Видя на войне смерть в массе, можно было к ней привыкнуть, но осмыслить её нельзя было. Можно было согласиться с её необходимостью, но поверить в её нужность нельзя было. Всё время ходить с нею об руку в свои девятнадцать было не только не понятно, но и неестественно. Этой неестественности требовала война, и она требовала всё на ней делать естественно и правильно… Разобраться в этом трудно, так как всё время мешает жизнь, к которой ты так слабо прицеплен. Ты, как новобранец перед разобранной винтовкой, теряешься и недоумеваешь, и всё же находишь свой крючок, чтобы зацепиться за жизнь, которую знаешь и в которую веришь…

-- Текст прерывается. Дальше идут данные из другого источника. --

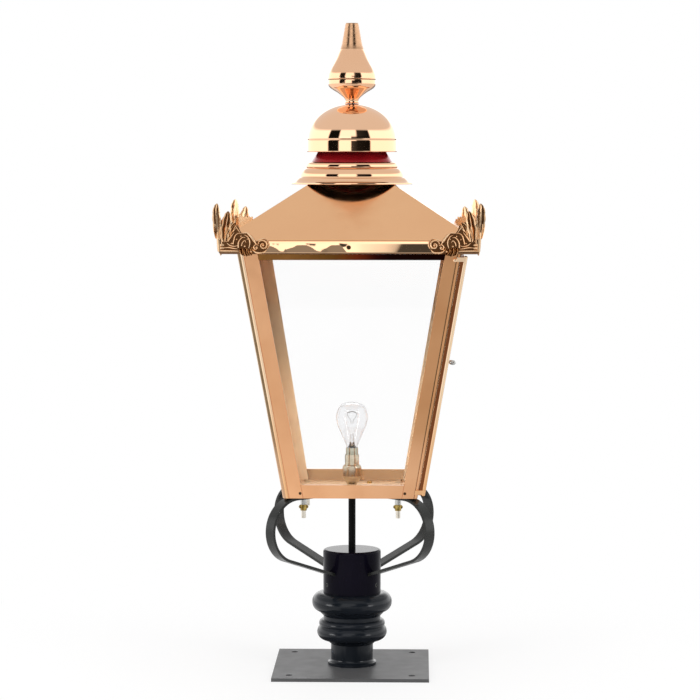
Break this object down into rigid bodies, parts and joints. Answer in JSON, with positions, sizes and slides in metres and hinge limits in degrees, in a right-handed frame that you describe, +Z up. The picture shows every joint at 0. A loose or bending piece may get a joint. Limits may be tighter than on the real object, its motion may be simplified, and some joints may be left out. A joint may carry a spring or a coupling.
{
  "type": "pillar lantern",
  "caption": "Tapering square copper lantern with a glazed door, corner ears, domed vent and finial, on a black looped bracket, turned column and square base plate.",
  "frame": {"origin": "centre of the base plate's underside", "axes": "+Z up along the column, -Y towards the viewer, +X towards the door's side"},
  "size_m": [0.4646, 0.4646, 1.1501],
  "materials": {
    "black_iron": "gloss black paint",
    "grey_plate": "satin dark grey paint",
    "copper": "polished copper sheet",
    "bright_copper": "mirror-polished copper",
    "red_copper": "deep red heat-toned copper",
    "brass": "brass",
    "steel": "plated steel",
    "clear_glass": "clear"
  },
  "bodies": {
    "lantern": {"base_plate": "grey_plate", "column": "black_iron", "frog_socket": "black_iron", "socket_screws": "steel", "arm_front_left": "black_iron", "arm_front_right": "black_iron", "arm_back_left": "black_iron", "arm_back_right": "black_iron", "conduit": "black_iron", "conduit_nut": "black_iron", "fixing_studs": "steel", "spacer_collars": "steel", "wing_nuts": "brass", "floor_plate": "copper", "sill_rails": "copper", "post_front_left": "copper", "post_front_right": "copper", "post_back_left": "copper", "post_back_right": "copper", "head_rails": "copper", "glass_front": "clear_glass", "glass_back": "clear_glass", "glass_left": "clear_glass", "glazing_clips": "copper", "frame_rivets": "bright_copper", "hinge_lugs": "bright_copper", "hinge_rod": "steel", "soffit_frame": "copper", "eave_band": "bright_copper", "eave_screws": "steel", "roof_panels": "copper", "ear_front_left": "bright_copper", "ear_front_right": "bright_copper", "ear_back_left": "bright_copper", "ear_back_right": "bright_copper", "vent_skirt": "copper", "vent_ring": "bright_copper", "vent_collar": "red_copper", "cowl_straps": "brass", "cowl_band": "bright_copper", "cowl_dome": "bright_copper", "finial_rod": "steel", "finial_nut": "steel", "finial_lower": "bright_copper", "finial_upper": "bright_copper", "lampholder": "steel", "earth_screw": "brass"},
    "door": {"door_stile_hinge": "copper", "door_stile_catch": "copper", "door_rail_top": "copper", "door_rail_bottom": "copper", "door_glass": "clear_glass", "door_clips": "copper", "hinge_tube": "bright_copper"},
    "catch": {"catch_knob": "steel", "catch_tongue": "steel"},
    "bulb": {"bulb_cap": "steel", "bulb_glass": "clear_glass", "bulb_stem": "clear_glass"},
    "plungers": {"contact_plungers": "brass"}
  },
  "joints": [
    {"name": "door_hinge", "type": "hinge", "parent": "lantern", "child": "door", "pos_m": [0.12676, -0.11463, 0.326], "axis": [-0.1672, 0.1672, -0.9716], "range_deg": [0, 110]},
    {"name": "catch_turn", "type": "hinge", "parent": "door", "child": "catch", "pos_m": [0.15538, 0.13488, 0.543], "axis": [0.9855, 0, -0.1696], "range_deg": [0, 90]},
    {"name": "bulb_twist", "type": "hinge", "parent": "lantern", "child": "bulb", "pos_m": [0, 0, 0.38], "axis": [0, 0, 1], "range_deg": [0, 20]},
    {"name": "plunger_press", "type": "slide", "parent": "lantern", "child": "plungers", "axis": [0, 0, -1], "range_m": [0, 0.003], "stiffness_N_per_m": 400}
  ]
}
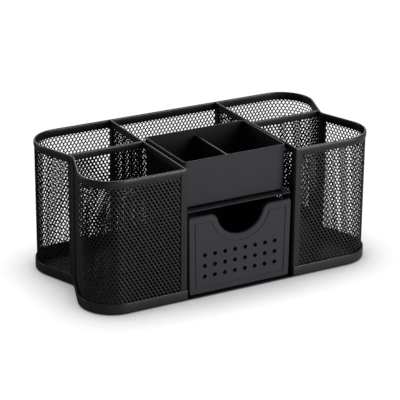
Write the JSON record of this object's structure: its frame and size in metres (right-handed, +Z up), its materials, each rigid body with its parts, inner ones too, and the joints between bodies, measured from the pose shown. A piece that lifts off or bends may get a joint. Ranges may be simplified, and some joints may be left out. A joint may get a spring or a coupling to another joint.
{
  "type": "desk organizer",
  "caption": "Mesh desk organizer with waisted ends: upright compartments round a middle bay that holds a pull-out drawer with a finger notch and, above it, a divided box.",
  "frame": {"origin": "on the table, under the middle of the organizer", "axes": "+X to the right along the front, the drawer opens towards -Y, +Z up"},
  "size_m": [0.2396, 0.126, 0.104],
  "materials": {
    "strip_coat": "satin black powder coat on folded sheet steel",
    "mesh_coat": "satin black powder coat on expanded diamond mesh",
    "drawer_plastic": "satin charcoal moulded plastic",
    "box_plastic": "satin charcoal moulded plastic",
    "foam": "black foam pad"
  },
  "bodies": {
    "stand": {"base_pan": "strip_coat", "foot_front_left": "foam", "foot_front_right": "foam", "foot_rear_left": "foam", "foot_rear_right": "foam", "rear_wall_mesh": "mesh_coat", "top_rim": "strip_coat", "front_wall_mesh_left": "mesh_coat", "front_post_left": "strip_coat", "joining_strip_left": "strip_coat", "cross_divider_frame_left": "strip_coat", "cross_divider_mesh_left": "mesh_coat", "side_divider_band_left": "strip_coat", "side_divider_mesh_left": "mesh_coat", "front_wall_mesh_right": "mesh_coat", "front_post_right": "strip_coat", "joining_strip_right": "strip_coat", "cross_divider_frame_right": "strip_coat", "cross_divider_mesh_right": "mesh_coat", "side_divider_band_right": "strip_coat", "side_divider_mesh_right": "mesh_coat", "shelf": "strip_coat", "bay_back_mesh": "mesh_coat"},
    "drawer": {"drawer": "drawer_plastic"},
    "upper_box": {"upper_box": "box_plastic"}
  },
  "joints": [
    {"name": "drawer_slide", "type": "slide", "parent": "stand", "child": "drawer", "axis": [0, -1, 0], "range_m": [0, 0.058]},
    {"name": "upper_box_lift", "type": "slide", "parent": "stand", "child": "upper_box", "axis": [0, 0, 1], "range_m": [0, 0.04]}
  ]
}
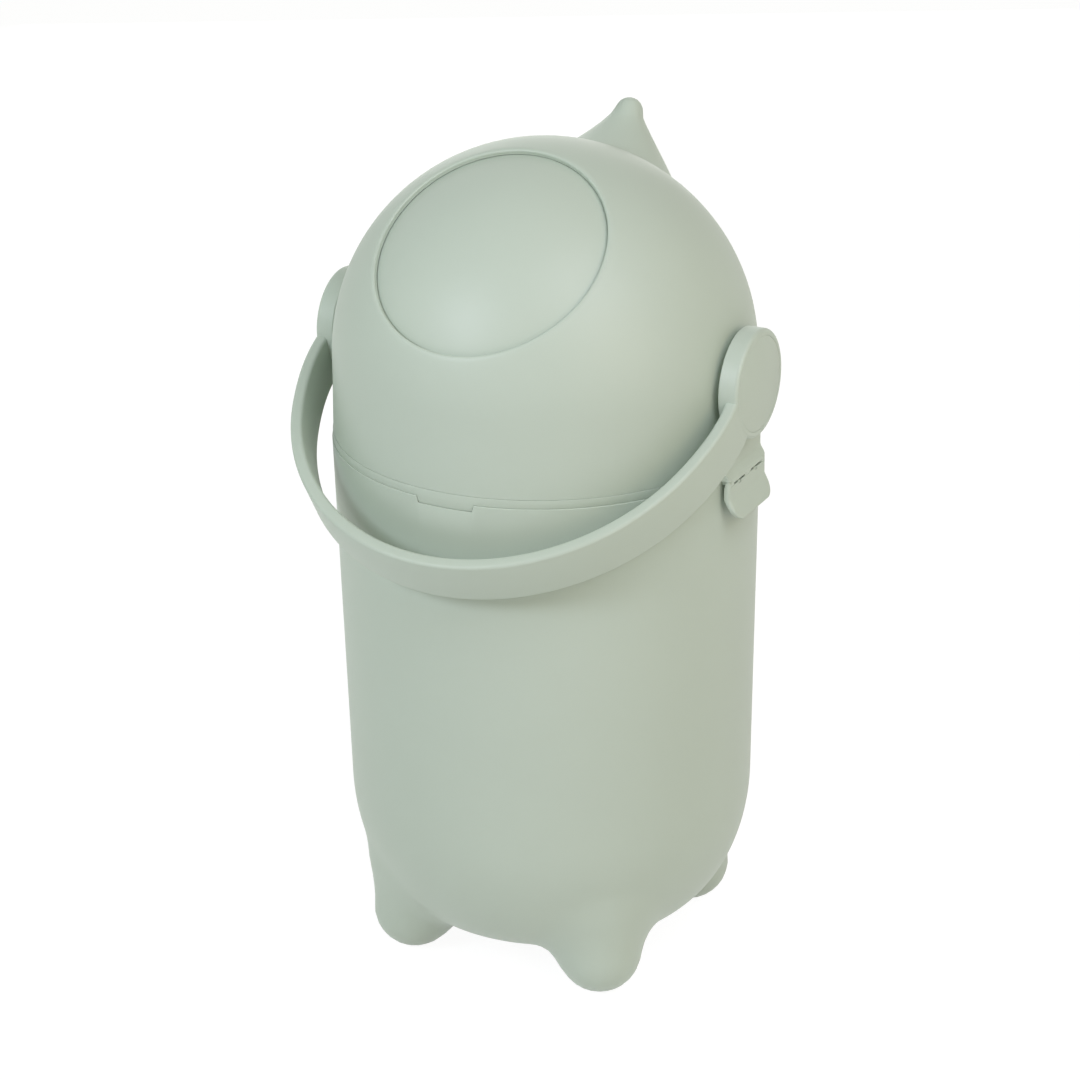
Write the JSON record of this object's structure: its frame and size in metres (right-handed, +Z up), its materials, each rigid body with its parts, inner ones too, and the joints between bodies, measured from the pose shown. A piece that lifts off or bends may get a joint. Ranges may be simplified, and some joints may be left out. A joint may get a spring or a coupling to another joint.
{
  "type": "nappy bin",
  "caption": "Free-standing nappy bin: round bucket on moulded feet, hinged dome lid with a horn, and a handle that turns an inner ball under the round opening.",
  "frame": {"origin": "middle of the bin's bounding box, on the floor, with the lid closed and the handle down", "axes": "+Z up; -Y is the front, where the handle hangs; +X is the side with the clip"},
  "size_m": [0.3088, 0.3153, 0.5652],
  "materials": {
    "sage_plastic": "fine satin, pale sage green",
    "pale_plastic": "satin",
    "seal_rubber": "matte",
    "steel": "plain"
  },
  "bodies": {
    "bucket_body": {"bucket": "sage_plastic", "bag_ring": "pale_plastic", "hinge_pin": "steel"},
    "lid": {"lid_ring": "sage_plastic", "lid_gasket": "seal_rubber", "dome_shell": "sage_plastic", "opening_seal": "seal_rubber", "axle_bush_right": "pale_plastic", "axle_bush_left": "pale_plastic", "clip_pin": "steel", "dome_screw_1": "steel", "dome_screw_2": "steel", "dome_screw_3": "steel", "dome_screw_4": "steel"},
    "handle_ball": {"handle": "sage_plastic", "drum_cup": "sage_plastic", "drum_back": "sage_plastic", "hub_cap_right": "sage_plastic", "hub_cap_left": "sage_plastic", "axle_right": "pale_plastic", "axle_left": "pale_plastic", "axle_screw_right": "steel", "axle_screw_left": "steel"},
    "clip_tongue": {"clip": "sage_plastic"}
  },
  "joints": [
    {"name": "lid_hinge", "type": "hinge", "parent": "bucket_body", "child": "lid", "pos_m": [-0.146, 0.01529, 0.3675], "axis": [0, -1, 0], "range_deg": [0, 100]},
    {"name": "handle_turn", "type": "hinge", "parent": "lid", "child": "handle_ball", "pos_m": [0, 0.01529, 0.4252], "axis": [-1, 0, 0], "range_deg": [0, 121.3]},
    {"name": "clip_swing", "type": "hinge", "parent": "lid", "child": "clip_tongue", "pos_m": [0.1445, 0.01529, 0.361], "axis": [0, -1, 0], "range_deg": [0, 70]}
  ]
}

Кадровые офицеры – специалисты военного дела, соответствующе воспитанные и натренированные, меньше размышляли о бренности или жизненности, умели подавить в себе партикулярные чувствования и больше выявляли автоматизма, вогнанного в них строевыми занятиями. Но в 1915 году, оставшись в строю в меньшинстве, они совершенно разжижились, потеряли нормы поведения первых месяцев войны и поплыли по общему руслу народной страды – по будничному и естественному. Воинственность как доблесть отступила, дав место выдержке, подчиняясь действительности. Всё уложилось в общую силу, какая она была. Война, войдя в общенародную плоскость, сама укрепила свой дух и право, дала силу претерпеть и превозмочь. Человек сделался сам собой, бравура и показное сменились естественной силой и выдержкой. И, если она была, то была от той силы, что жила в народе.

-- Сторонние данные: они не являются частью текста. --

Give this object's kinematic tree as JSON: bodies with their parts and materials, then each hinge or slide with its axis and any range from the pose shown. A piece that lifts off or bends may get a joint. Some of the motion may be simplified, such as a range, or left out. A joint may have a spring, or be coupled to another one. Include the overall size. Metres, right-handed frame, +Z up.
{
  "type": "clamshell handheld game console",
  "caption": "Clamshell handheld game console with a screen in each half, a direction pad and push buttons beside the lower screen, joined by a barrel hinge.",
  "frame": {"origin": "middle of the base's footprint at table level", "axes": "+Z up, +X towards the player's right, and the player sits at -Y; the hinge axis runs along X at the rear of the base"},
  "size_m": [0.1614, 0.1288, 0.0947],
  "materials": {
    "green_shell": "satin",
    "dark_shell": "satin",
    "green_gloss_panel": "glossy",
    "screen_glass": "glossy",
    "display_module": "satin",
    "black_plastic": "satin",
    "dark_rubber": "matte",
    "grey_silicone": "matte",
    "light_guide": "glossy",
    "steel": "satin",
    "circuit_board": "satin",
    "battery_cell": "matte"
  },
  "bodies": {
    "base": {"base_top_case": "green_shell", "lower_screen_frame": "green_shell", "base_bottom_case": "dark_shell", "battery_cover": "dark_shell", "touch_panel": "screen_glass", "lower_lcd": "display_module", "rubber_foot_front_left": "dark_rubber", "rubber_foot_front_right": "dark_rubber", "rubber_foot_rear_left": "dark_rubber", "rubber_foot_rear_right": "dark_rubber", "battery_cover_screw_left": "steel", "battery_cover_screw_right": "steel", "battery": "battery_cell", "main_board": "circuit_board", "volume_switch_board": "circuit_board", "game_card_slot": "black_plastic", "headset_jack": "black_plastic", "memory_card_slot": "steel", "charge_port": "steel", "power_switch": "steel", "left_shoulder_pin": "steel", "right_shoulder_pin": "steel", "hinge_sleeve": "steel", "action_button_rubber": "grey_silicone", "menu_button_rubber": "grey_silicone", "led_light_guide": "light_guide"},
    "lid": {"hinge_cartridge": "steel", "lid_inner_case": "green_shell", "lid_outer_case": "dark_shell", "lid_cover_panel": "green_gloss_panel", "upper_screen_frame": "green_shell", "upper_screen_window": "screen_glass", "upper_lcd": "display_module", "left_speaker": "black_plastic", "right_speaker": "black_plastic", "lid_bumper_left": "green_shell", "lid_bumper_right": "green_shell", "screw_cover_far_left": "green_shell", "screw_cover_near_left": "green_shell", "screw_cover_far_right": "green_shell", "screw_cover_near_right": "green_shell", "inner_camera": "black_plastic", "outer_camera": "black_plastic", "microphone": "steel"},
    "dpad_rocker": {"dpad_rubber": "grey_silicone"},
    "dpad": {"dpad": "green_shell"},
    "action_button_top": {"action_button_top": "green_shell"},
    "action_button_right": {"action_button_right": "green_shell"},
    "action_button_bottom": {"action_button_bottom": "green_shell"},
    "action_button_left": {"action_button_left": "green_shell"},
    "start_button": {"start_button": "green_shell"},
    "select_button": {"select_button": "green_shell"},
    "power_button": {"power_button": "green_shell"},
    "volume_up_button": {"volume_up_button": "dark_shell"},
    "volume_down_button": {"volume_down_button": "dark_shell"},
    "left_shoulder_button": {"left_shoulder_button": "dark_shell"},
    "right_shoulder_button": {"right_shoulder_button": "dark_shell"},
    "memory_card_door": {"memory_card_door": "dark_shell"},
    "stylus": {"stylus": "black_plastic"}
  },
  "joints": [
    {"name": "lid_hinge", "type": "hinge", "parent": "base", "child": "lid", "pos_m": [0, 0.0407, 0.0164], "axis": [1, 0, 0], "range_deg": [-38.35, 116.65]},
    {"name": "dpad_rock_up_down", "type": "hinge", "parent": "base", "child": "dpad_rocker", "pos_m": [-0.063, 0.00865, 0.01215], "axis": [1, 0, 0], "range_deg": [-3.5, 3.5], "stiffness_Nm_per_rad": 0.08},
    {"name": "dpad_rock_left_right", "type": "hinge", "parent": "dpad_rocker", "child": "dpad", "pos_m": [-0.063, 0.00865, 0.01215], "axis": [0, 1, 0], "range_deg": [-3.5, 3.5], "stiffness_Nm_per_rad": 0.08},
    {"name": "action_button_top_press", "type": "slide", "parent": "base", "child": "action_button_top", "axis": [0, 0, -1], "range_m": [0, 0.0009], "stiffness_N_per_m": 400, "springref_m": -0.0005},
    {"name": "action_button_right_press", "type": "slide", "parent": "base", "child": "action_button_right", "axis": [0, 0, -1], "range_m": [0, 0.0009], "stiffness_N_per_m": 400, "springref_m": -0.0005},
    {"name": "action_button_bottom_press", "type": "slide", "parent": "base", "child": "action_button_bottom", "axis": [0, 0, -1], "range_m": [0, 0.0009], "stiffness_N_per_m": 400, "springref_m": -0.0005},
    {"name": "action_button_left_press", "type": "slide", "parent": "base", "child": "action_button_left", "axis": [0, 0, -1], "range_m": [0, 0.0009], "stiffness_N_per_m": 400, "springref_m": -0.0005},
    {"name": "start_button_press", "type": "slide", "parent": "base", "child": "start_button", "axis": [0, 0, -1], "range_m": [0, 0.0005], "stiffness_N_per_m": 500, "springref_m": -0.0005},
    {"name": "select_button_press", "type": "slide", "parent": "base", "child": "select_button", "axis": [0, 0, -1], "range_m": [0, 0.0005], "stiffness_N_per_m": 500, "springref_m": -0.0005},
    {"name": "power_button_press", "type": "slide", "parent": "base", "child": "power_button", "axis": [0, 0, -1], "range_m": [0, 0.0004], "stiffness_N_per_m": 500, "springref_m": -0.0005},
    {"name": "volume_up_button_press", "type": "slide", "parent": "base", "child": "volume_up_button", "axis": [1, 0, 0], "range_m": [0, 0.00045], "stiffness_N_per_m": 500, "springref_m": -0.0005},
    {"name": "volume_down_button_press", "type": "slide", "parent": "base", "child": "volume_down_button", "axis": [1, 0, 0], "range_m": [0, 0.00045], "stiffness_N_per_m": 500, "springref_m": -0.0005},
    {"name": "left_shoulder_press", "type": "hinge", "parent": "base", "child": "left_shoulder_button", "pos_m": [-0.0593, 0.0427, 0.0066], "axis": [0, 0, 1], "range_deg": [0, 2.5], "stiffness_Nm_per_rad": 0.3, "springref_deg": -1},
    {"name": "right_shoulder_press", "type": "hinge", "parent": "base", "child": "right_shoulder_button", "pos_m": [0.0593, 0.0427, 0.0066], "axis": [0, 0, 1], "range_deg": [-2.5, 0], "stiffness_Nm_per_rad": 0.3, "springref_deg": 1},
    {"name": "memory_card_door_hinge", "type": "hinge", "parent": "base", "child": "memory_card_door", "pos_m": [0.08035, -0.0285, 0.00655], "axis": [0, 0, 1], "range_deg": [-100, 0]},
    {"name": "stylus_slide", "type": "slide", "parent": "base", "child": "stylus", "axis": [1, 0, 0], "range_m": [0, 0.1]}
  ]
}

Такое войско, уйдя с полей в окопы и захватив с собой столько света, сколько смогло, воевало и жило с этим светом, пока его хватило. Невоевавшие же тратили его и за воевавших. Возможно поэтому та война и окончилась для нас раньше положенного срока...

 

 


[1] Макензен (Mackensen) Август (1849-1945) – немецкий генерал-фельдмаршал.